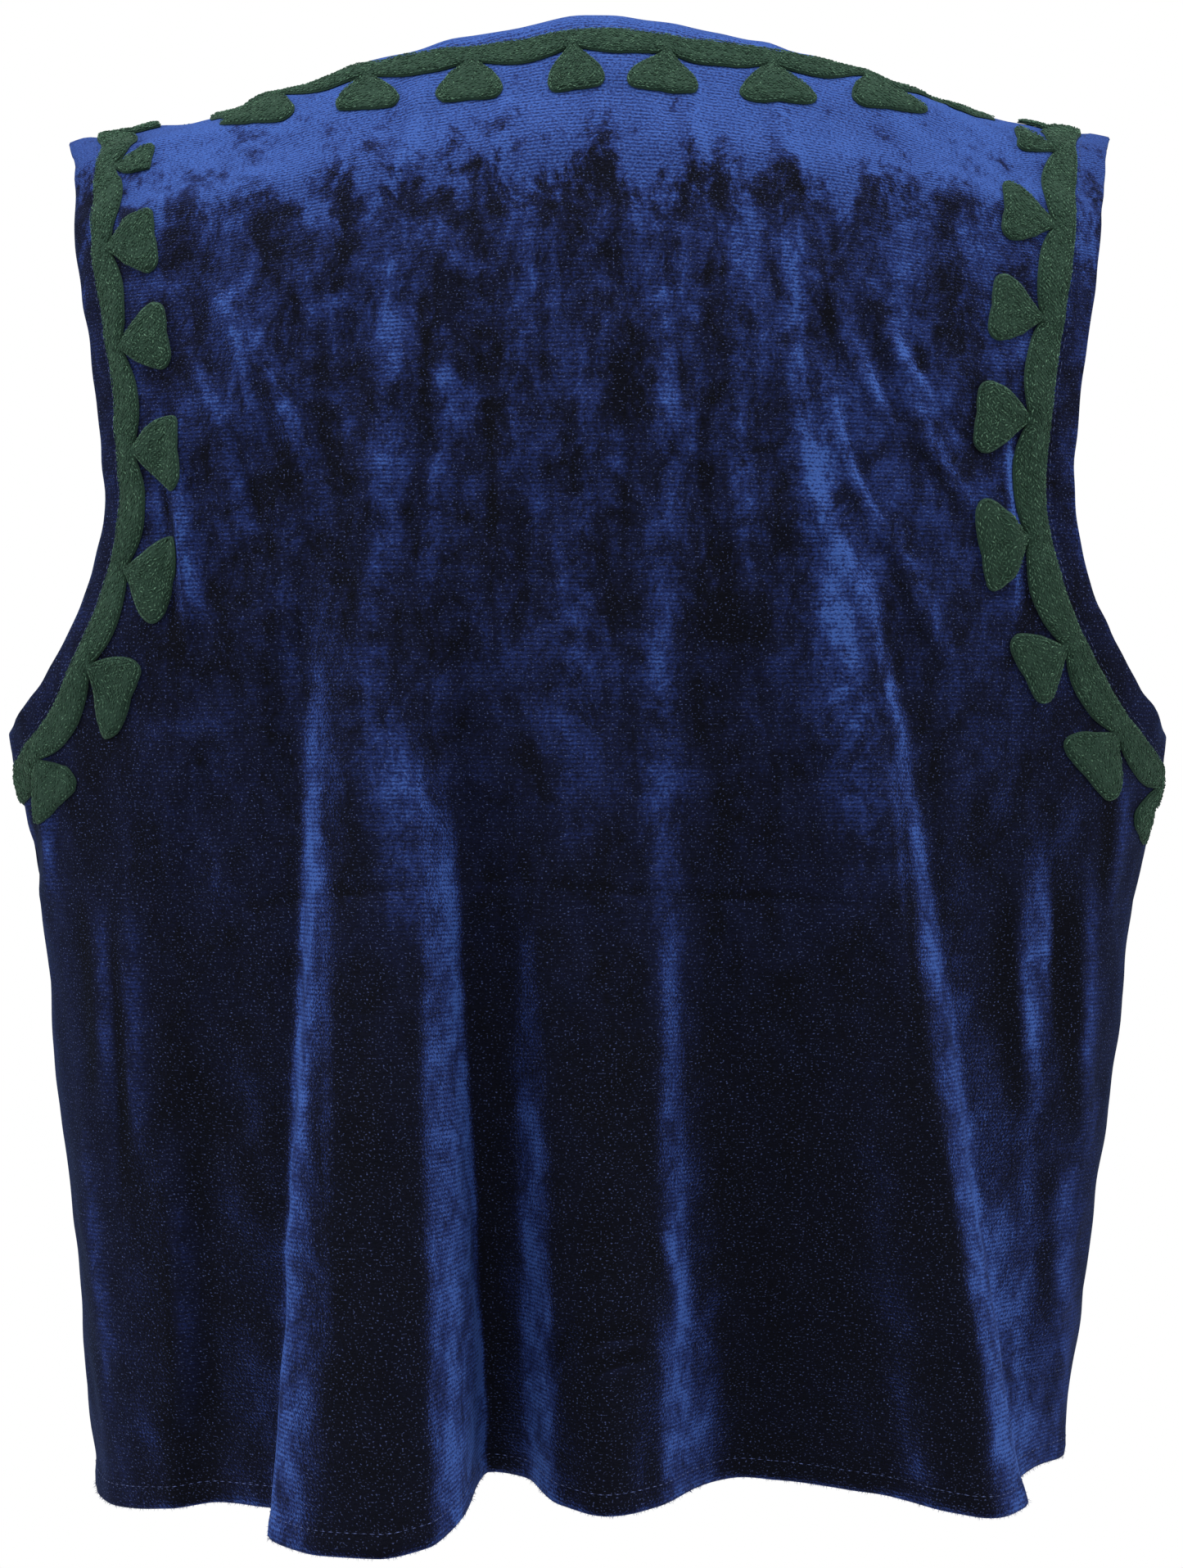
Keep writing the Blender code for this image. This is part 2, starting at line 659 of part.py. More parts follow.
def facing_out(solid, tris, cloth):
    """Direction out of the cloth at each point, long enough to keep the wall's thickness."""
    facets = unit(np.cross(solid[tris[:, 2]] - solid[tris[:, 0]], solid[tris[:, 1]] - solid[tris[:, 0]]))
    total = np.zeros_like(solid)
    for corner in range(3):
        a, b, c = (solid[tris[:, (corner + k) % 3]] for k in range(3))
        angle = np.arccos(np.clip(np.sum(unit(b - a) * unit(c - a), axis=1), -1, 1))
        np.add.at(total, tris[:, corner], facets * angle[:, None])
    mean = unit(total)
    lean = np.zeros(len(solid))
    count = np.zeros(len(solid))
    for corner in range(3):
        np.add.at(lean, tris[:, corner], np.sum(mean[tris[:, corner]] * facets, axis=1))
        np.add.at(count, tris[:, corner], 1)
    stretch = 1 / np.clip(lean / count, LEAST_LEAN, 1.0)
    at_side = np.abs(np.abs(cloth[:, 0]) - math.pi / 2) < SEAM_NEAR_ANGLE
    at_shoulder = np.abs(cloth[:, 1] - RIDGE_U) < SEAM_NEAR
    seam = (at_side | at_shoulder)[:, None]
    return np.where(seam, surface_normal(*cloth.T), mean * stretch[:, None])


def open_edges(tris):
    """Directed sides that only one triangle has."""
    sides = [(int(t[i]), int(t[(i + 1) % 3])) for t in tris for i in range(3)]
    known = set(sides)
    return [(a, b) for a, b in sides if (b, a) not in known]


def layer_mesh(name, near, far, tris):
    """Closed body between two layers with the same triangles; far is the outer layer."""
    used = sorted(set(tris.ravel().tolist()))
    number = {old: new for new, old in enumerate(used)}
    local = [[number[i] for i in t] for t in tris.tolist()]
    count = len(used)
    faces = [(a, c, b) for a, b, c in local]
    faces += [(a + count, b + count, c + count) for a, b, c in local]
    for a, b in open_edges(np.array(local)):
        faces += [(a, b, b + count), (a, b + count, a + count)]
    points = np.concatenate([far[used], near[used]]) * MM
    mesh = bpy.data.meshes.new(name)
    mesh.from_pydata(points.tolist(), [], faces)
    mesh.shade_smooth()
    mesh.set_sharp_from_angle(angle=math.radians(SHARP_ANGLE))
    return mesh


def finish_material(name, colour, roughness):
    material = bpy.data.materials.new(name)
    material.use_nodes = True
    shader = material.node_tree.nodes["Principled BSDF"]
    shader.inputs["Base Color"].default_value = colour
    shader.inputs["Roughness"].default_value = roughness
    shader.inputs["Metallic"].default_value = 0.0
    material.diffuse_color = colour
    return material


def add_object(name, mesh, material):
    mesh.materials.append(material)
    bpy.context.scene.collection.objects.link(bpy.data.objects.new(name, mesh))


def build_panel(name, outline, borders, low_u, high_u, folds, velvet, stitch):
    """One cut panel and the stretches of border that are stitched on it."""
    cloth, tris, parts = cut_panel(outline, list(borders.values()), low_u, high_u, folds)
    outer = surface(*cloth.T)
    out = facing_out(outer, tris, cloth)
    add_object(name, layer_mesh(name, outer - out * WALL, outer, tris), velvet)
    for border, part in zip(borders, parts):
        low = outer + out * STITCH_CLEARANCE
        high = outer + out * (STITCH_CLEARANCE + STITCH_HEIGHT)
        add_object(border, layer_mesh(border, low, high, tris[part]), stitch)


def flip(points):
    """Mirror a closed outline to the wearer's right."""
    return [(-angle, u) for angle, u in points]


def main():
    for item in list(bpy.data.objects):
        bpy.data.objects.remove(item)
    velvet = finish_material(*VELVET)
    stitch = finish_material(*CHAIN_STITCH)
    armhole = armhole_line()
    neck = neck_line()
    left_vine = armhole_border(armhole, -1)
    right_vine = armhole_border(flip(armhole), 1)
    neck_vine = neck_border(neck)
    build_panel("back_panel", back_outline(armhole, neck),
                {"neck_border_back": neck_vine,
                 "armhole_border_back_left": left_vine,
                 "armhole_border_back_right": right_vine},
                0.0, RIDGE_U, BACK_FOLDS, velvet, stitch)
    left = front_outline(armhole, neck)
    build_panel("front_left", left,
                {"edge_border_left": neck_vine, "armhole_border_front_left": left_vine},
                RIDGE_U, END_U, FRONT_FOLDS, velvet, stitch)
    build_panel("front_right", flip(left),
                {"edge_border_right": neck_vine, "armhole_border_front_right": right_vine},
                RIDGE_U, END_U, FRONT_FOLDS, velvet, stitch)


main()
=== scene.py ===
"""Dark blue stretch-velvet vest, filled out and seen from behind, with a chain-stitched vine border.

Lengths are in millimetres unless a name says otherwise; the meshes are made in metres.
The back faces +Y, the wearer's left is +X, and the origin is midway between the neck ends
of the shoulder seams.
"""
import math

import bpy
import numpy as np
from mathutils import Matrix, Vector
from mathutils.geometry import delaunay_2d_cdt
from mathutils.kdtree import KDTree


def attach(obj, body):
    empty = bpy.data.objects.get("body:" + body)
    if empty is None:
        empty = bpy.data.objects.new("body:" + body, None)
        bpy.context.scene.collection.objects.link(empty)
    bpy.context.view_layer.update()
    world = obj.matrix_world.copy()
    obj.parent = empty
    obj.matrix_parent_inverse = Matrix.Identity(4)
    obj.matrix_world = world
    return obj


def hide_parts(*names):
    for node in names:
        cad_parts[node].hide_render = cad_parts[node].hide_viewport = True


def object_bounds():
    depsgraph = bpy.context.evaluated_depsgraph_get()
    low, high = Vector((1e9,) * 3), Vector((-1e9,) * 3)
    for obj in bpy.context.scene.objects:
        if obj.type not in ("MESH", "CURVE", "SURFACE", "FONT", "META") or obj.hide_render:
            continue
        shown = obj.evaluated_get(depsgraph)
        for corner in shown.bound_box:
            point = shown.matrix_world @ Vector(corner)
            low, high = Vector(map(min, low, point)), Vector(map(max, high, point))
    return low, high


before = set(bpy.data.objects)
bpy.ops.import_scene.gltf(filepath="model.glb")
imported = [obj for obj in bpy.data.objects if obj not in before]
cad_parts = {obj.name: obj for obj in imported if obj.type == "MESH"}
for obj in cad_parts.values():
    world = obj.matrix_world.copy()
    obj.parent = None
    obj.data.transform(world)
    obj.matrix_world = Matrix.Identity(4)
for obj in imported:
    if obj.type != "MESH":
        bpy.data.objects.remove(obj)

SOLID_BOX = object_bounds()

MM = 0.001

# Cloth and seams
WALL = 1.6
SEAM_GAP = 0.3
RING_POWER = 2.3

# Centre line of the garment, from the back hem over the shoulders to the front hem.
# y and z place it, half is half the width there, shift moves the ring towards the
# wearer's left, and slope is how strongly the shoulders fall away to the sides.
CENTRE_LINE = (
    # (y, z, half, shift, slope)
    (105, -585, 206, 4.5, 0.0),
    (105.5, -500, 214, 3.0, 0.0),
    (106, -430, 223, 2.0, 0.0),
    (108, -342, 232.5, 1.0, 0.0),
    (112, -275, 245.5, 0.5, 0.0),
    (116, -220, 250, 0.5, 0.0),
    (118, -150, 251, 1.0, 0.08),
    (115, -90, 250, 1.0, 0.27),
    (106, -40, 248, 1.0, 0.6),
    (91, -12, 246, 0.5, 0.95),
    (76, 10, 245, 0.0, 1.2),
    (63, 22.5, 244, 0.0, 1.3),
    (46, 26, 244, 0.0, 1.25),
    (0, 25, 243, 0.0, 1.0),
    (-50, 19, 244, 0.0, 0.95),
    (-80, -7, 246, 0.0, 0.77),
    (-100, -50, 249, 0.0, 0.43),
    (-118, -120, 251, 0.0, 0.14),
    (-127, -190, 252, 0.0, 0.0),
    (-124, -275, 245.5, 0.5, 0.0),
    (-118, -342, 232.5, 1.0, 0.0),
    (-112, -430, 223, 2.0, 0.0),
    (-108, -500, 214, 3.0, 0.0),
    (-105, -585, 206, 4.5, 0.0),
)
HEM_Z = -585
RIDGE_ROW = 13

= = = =

BRIEF: Filter the listing above for the string "type" and copy every matching line.

REPLY TO THE TASK:
        if obj.type not in ("MESH", "CURVE", "SURFACE", "FONT", "META") or obj.hide_render:
cad_parts = {obj.name: obj for obj in imported if obj.type == "MESH"}
    if obj.type != "MESH":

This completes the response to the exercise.